Из-за сарая вышел маленький танкист в ватнике. Узнал Козловского, приложил ладонь к шлему.
— Товарищ подполковник, докладывает механик-водитель старшина Ахметов. Командир танка лейтенант Голубев ранен.
— Где танк комбрига? Где семьдесят второй?
Старшина молча указал на черный столб дыма, тянувшийся от едва различимого в темноте остова машины, у последних домов деревни.
Козловский сорвал с головы шлем. Помолчав секунду, сказал срывающимся голосом:
— Ахметов, видите вон ту опушку леса? Направляйте туда всех наших. А через двадцать минут двигайте туда и свою машину. Понятно?

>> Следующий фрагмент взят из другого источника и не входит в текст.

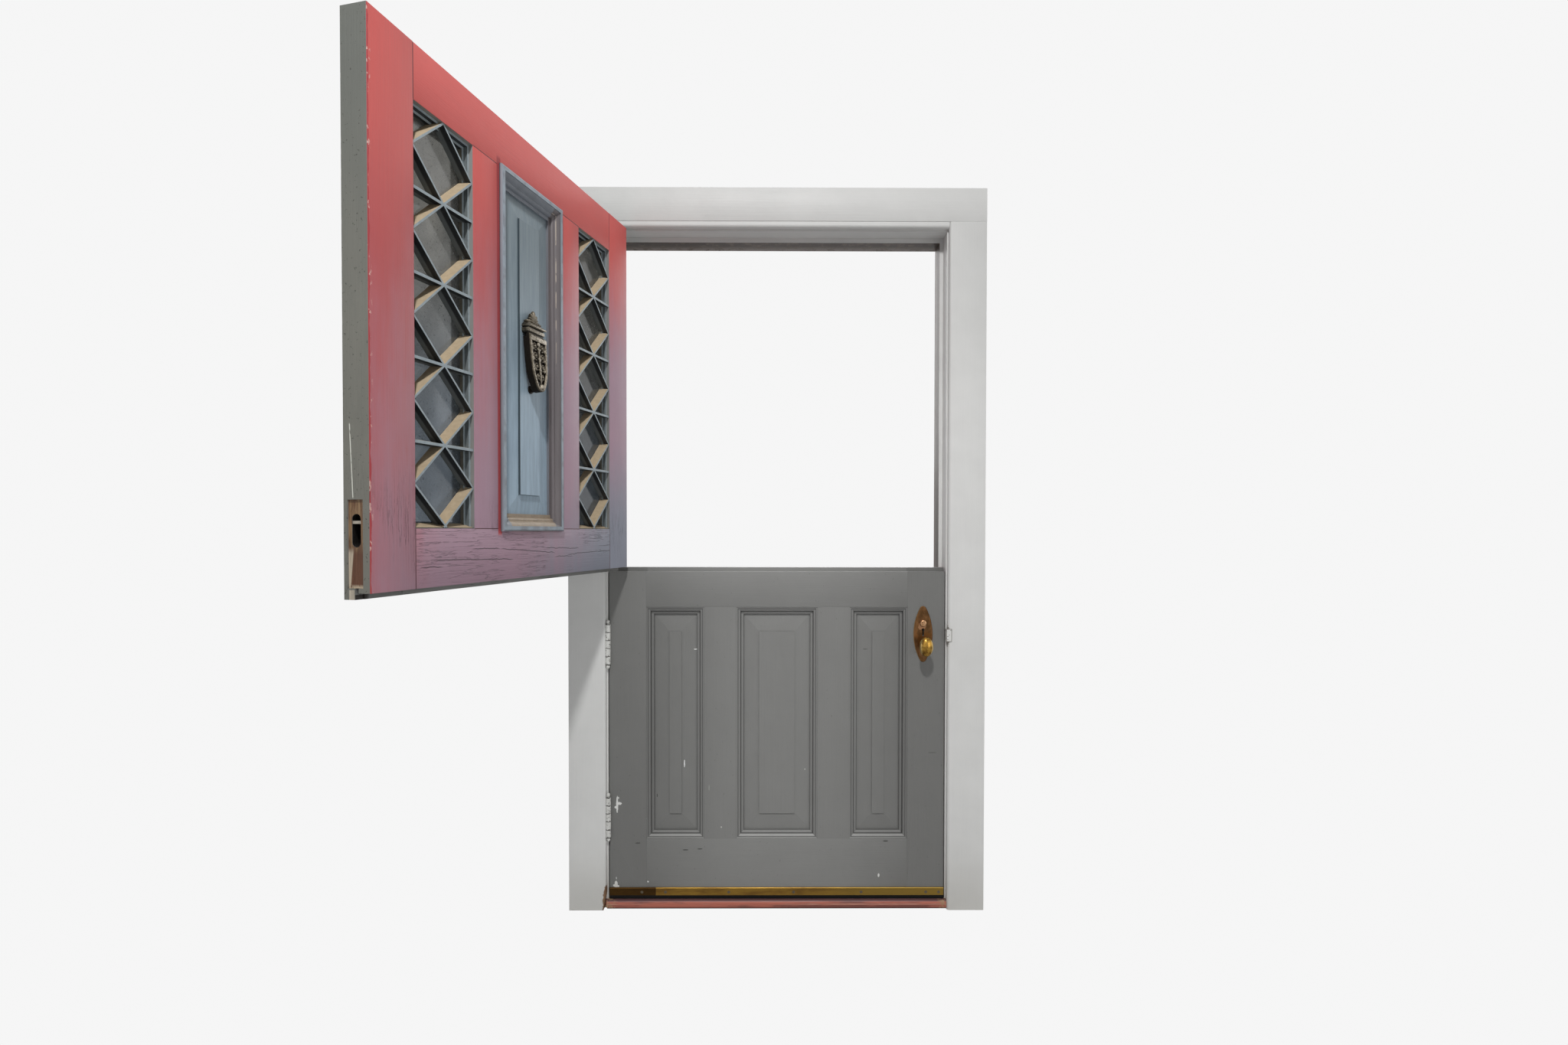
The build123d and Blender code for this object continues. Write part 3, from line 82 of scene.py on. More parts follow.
def colour(code):
    """A tone read under the room's light, lifted to the surface's own lightness."""
    values = [int(code[i : i + 2], 16) / 255 for i in (0, 2, 4)]
    linear = [v / 12.92 if v < 0.04045 else ((v + 0.055) / 1.055) ** 2.4 for v in values]
    return [min(v * LIFT, 0.95) for v in linear] + [1.0]


class Graph:
    """A tree of shader nodes, built node by node."""

    def __init__(self, tree):
        self.tree = tree
        tree.nodes.clear()

    def feed(self, socket, value):
        """Links a node's output, or sets a plain value or the tone of a code."""
        if isinstance(value, bpy.types.NodeSocket):
            self.tree.links.new(value, socket)
        else:
            socket.default_value = colour(value) if isinstance(value, str) else value

    def node(self, kind, feeds=(), **settings):
        """A node with its settings and what feeds its sockets."""
        made = self.tree.nodes.new(kind)
        for key, value in settings.items():
            setattr(made, key, value)
        for socket, value in dict(feeds).items():
            self.feed(made.inputs[socket], value)
        return made


class Finish(Graph):
    """A surface on Object coordinates."""

    def __init__(self, name, rough=0.5, metal=0.0):
        self.material = bpy.data.materials.new(name)
        self.material.use_nodes = True
        super().__init__(self.material.node_tree)
        self.shader = self.node("ShaderNodeBsdfPrincipled", {"Roughness": rough, "Metallic": metal})
        self.output = self.node("ShaderNodeOutputMaterial", {0: self.shader.outputs[0]})
        self.place = self.node("ShaderNodeTexCoord").outputs["Object"]

    def set(self, socket, value):
        """What one socket of the surface's shader gets."""
        self.feed(self.shader.inputs[socket], value)

    def axes(self):
        """The x, y and z of the place on the piece."""
        return self.node("ShaderNodeSeparateXYZ", {0: self.place}).outputs

    def facing(self, axis=2):
        """How far the surface faces along an axis, upwards unless another is asked for."""
        normal = self.node("ShaderNodeNewGeometry").outputs["Normal"]
        return self.node("ShaderNodeSeparateXYZ", {0: normal}).outputs[axis]

    def sum(self, operation, a, b=0.0, c=0.0):
        """One step of arithmetic."""
        return self.node("ShaderNodeMath", {0: a, 1: b, 2: c}, operation=operation).outputs[0]

    def line(self, value, slope, start):
        """A value times a slope, from a start."""
        return self.sum("MULTIPLY_ADD", value, slope, start)

    def less(self, a, b):
        """What is left of a after b."""
        return self.sum("SUBTRACT", a, b)

    def unsigned(self, value):
        """A value without its sign."""
        return self.sum("ABSOLUTE", value)

    def length(self, a, b):
        """The length of a step of a across and b up."""
        return self.sum("SQRT", self.line(a, a, self.sum("MULTIPLY", b, b)))

    def near(self, value, middle, out, full):
        """Off at one distance from a middle value and on at a smaller one."""
        return self.band(self.unsigned(self.less(value, middle)), out, full)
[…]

— Все понятно, товарищ подполковник.
Старшина опять вскинул руку к шлему.
Шубников сидел против генерала армии за столом так, как вошел, — в полушубке, шапке-ушанке, валенках, от которых шел пар, — и на пол стекали тонкие струйки грязной воды.
Он говорил, генерал армии слушал. Впрочем, слушал не очень внимательно, вспоминал: «А ведь мы с Шубниковым знакомы, и хорошо знакомы, вместе служили в тридцать пятом году. Шубников тогда командовал отдельным танковым батальоном окружного подчинения, я — кавалерийской дивизией. Встречались в Смоленске на окружных сборах. Помнится, был даже у Шубникова в гостях. Жена у него такая чернявая, учительница. Нет, врачиха. Точно, врачиха. Выходит, почти друзья».